Modern honey wines are commonplace in many cultures, each with distinct native touches. Meads and fruit wines are still extremely popular throughout Great Britain and parts of Canada. The honey wine tej is the national drink of Ethiopia.
Honey and fruit wines, and blends of honey and fruit, known by vintners and aficionados as melomels, are not nearly as commonplace in the United States.
But there are pockets of producers. In the west, Oregon is famous for its berries, and also its fruit wines. Southwestern Idaho has some fruit vintners, said Yahne. Palisades is a fruit and wine region outside of Grand Junction, Colo., and is also the place where the Yahnes, while honeymooning, discovered mead.
Not long after that, the Yahnes made their first batch of wine with the help of their fathers.
Jay Yahne's dad had a vastly overburdened Bing cherry tree and Lori's dad had the know-how to make home vintages and taught his son-in-law the ropes. Their first effort was a not-too-shabby batch of cherry wine.
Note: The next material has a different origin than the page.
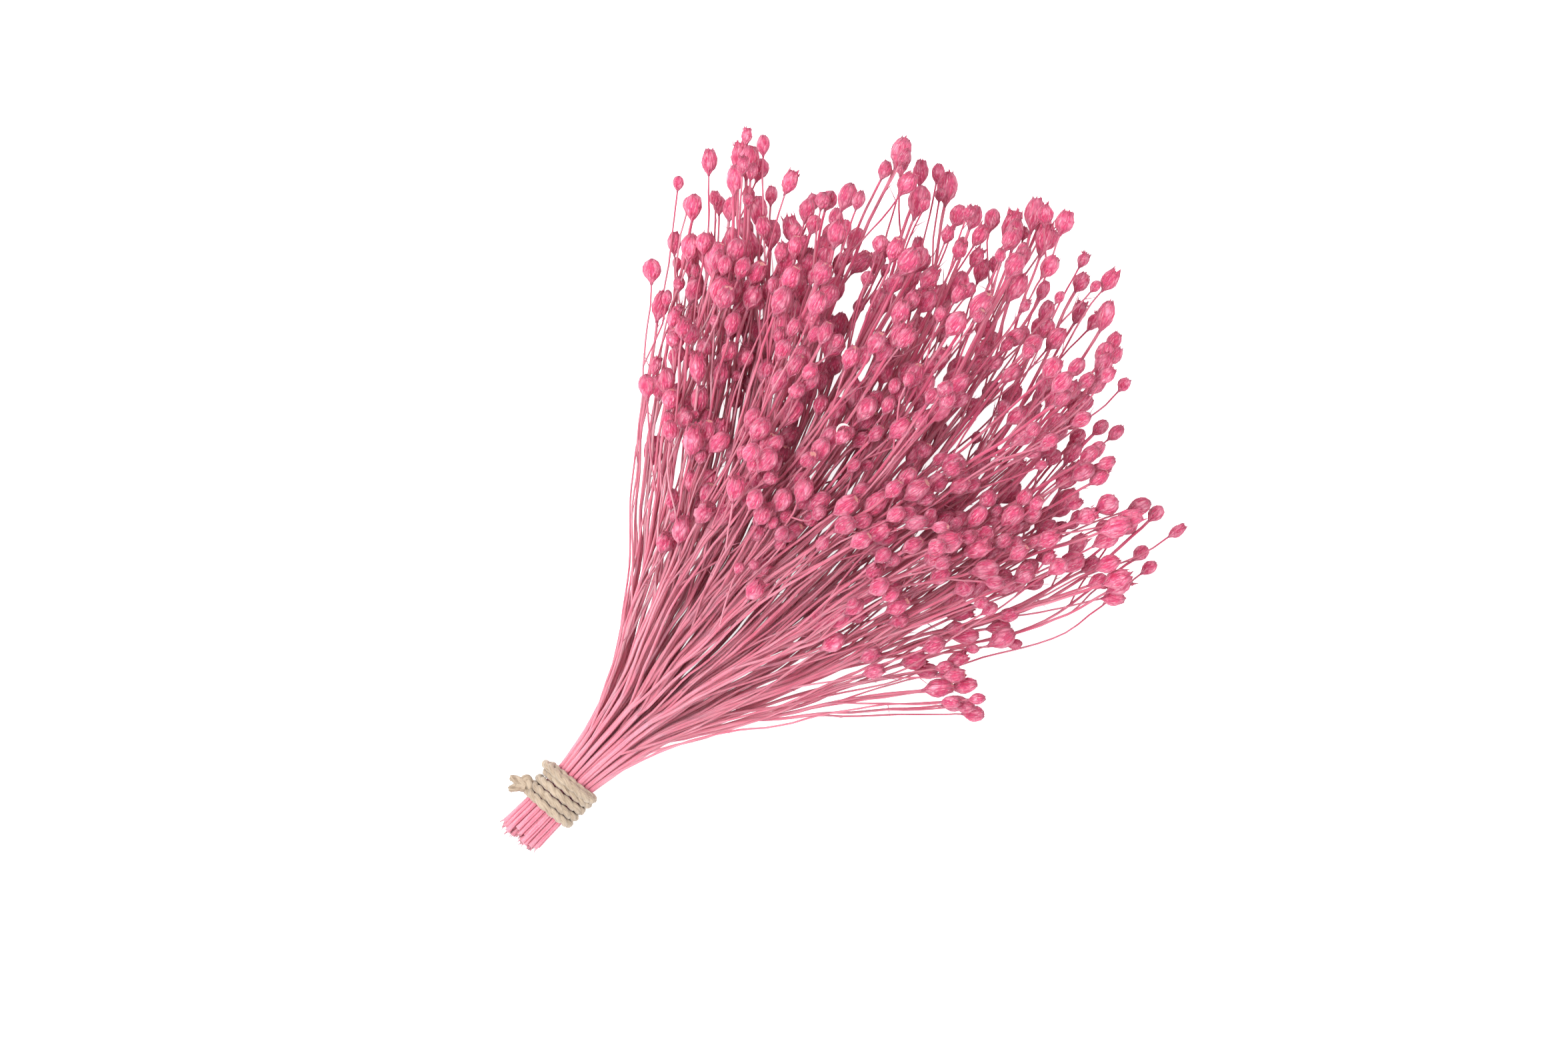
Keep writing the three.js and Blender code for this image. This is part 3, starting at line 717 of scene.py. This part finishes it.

"I joke that her dad drove me to drinking -- and that I thank him for it every day," said Jay Yahne. "He got me started, and then I really got into it and learned more and started tinkering. I think what I am doing ties into my mom's farm-raised mentality, too -- take it and make it better, is how she worked. So that's what we did."
While overhead was not low -- Jay Yahne had to take out a loan on his truck for start-up costs -- the Yahnes do at least own the building that houses both their winery and their other business, Y Squared Geotechnical.
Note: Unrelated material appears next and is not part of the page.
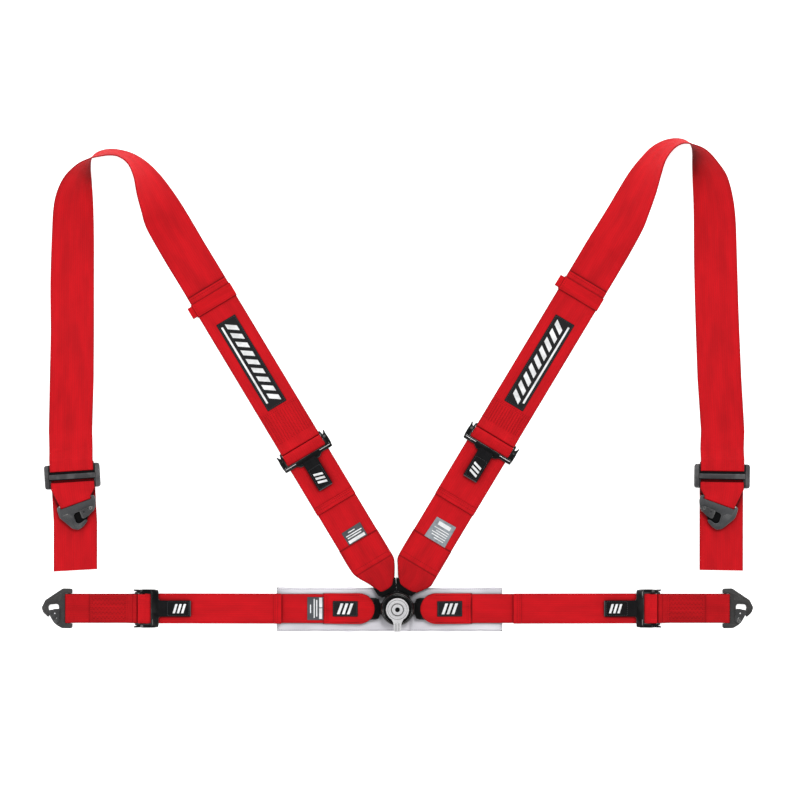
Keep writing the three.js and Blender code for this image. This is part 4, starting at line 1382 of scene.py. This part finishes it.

The two are engineers whose primary business tests ground stability prior to construction, but the company took a nosedive once the recession ground new building projects to a halt.
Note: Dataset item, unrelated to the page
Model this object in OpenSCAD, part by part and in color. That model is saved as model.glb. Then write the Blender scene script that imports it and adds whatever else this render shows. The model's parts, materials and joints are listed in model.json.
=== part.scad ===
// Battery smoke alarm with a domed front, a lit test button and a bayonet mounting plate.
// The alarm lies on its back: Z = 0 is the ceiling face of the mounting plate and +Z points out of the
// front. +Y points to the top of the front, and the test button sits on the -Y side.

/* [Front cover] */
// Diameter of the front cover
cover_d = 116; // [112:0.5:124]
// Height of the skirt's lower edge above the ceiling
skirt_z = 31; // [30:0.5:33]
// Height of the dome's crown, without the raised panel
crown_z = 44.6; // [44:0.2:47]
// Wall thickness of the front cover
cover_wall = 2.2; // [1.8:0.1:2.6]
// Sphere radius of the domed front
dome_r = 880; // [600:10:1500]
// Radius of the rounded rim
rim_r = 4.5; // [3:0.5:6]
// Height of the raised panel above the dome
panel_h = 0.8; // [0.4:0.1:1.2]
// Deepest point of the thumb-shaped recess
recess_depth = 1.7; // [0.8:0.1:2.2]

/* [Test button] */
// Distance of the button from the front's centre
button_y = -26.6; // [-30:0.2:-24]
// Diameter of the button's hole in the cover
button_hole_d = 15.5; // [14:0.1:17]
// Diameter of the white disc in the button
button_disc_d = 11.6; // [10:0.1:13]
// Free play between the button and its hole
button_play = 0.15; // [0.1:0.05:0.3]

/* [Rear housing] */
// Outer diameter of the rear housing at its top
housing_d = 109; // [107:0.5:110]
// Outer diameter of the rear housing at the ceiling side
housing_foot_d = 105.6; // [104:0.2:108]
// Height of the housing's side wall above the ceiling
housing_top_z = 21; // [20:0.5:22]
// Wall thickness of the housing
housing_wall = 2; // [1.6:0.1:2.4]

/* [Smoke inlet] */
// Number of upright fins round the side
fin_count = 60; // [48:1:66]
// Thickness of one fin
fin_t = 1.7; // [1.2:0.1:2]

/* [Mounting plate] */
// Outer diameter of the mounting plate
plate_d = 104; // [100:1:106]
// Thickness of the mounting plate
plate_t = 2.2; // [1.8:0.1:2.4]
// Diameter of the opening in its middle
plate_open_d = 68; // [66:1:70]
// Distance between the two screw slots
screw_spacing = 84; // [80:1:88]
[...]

"Last year things were very tough and ... we were talking about laying off staff," Lori Yahne said, "and I made a comment to him (Jay): 'Maybe if we made wine for a living instead of being engineers, maybe we could get away from a recession-prone industry.' "
She laughed. "Someday I'll learn not to give him ideas."
Added her husband: "We like to joke that engineering is our day job, and winemaking is our nights and weekend job. It's close to the truth, too."
The business side
Some people might think the Yahnes were crazy for even thinking of starting a winery here, what with Utah's notoriously convoluted liquor laws.
The Yahnes admit there are challenges. The tariffs on their goods tend to be higher than in other states, for one thing. And, as with other businesses dealing in alcohol hereabouts, they are watched carefully by the Department of Alcoholic Beverage Control to make sure they comply with checking the ages of tasters and strictly adhering to their advertised business hours.
But those are details the two seem to take in stride.
"I knew it was going to be a challenge, because this is Utah," said Jay Yahne. "But I am an engineer, after all, and that has taught me that as long as you follow the rules -- work right, and work within the rules -- and can afford to sell your work for what it costs to make it, in the end, paperwork is just paperwork."
Added Lori Yahne: "By the time you've filled out the 80-page federal application, what's a few more sheets of paper?"
Jay Yahne said the federal process is daunting. "For instance, every one of my honey wine recipes must be federally approved," he said. "I can't even add spice to it without getting approval first."
Still, despite the bountiful paperwork, the strict rules, and the juggling of hours for their two businesses, the Yahnes are finding satisfaction in the satisfaction of their customers.
They are planning to expand this year, offering eight constantly available wines, and about 24 special seasonal vintages as well, to lure people back regularly to try new things.
"The people we've been meeting since we opened six months or so ago, people who are so excited by this, make it worth it," said Jay Yahne. "To have people go out of their way ... because they really appreciate that there is this winery here, is a really good feeling."